Sebagai Sahabat, tentu saja Anda tidak mungkin tega membiarkan semakin banyak anak-anak – termasuk anak marginal – sebagai penerus generasi bangsa ini menjadi pengais rejeki di negeri orang dengan upah serapah dan bogem mentah. Mari Sahabat, kita ambil bagian meringankan beban mereka dengan menyisihkan selembar uang Rp 50.000 sebagai perhitungan biaya asupan nutrisi rutin bagi anak-anak marginal binaan SAHABAT ANAK dan distribusi momental bagi lembaga sejenis lainnya, dengan target 3.000 anak sejabodetabek.
Mungkin Anda berkata, “usaha ini seperti membuang garam di lautan.” Sebuah utopia di tengah-tengah kondisi Indonesia yang makin terpuruk. Belum lagi, adanya peraturan pasar bebas di tahun 2010 ini. Bayangkan, produk-produk nonlokal makin membanjiri pasar kita dengan harga murah, bersaing dengan produk lokal yang merupakan karya anak bangsa. Bayangkan kalau anak bangsa Indonesia generasi berikutnya terancam kemunduran fisik, mental, dan kecerdasan karena kebutuhan nutrisi yang tidak terpenuhi.
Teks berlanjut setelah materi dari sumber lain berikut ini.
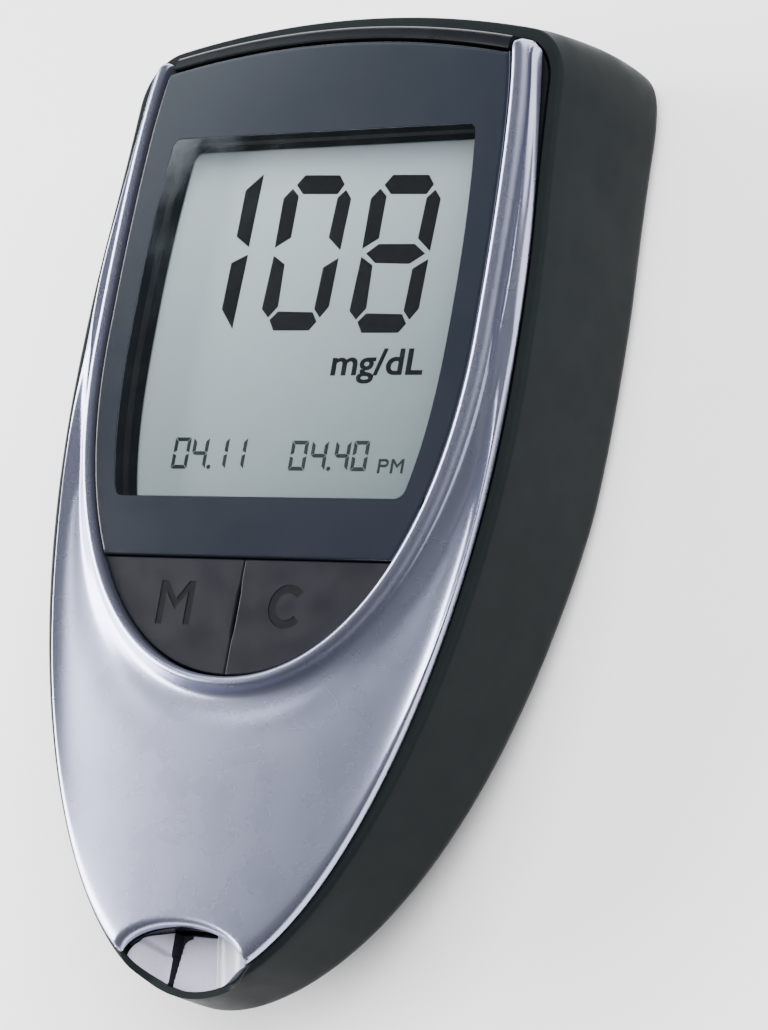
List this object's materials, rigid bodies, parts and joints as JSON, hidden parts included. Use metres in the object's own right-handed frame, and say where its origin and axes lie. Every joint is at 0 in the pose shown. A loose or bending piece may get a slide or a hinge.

Optimis! Harapan masih ada. Uluran tangan Anda, para SAHABAT akan menjadi awal langkah yang sangat berarti dan tidak stop hanya pada kesempatan menyambut Hari Sahabat Anak 17 Februari 2010 nanti. Jadilah juga pengawas yang berintregritas dalam terlaksananya kampanye nutrisi ini sehingga Anda tahu bantuan Anda sampai pada sasaran yang dituju. Mari lakukan gerakan perubahan positif!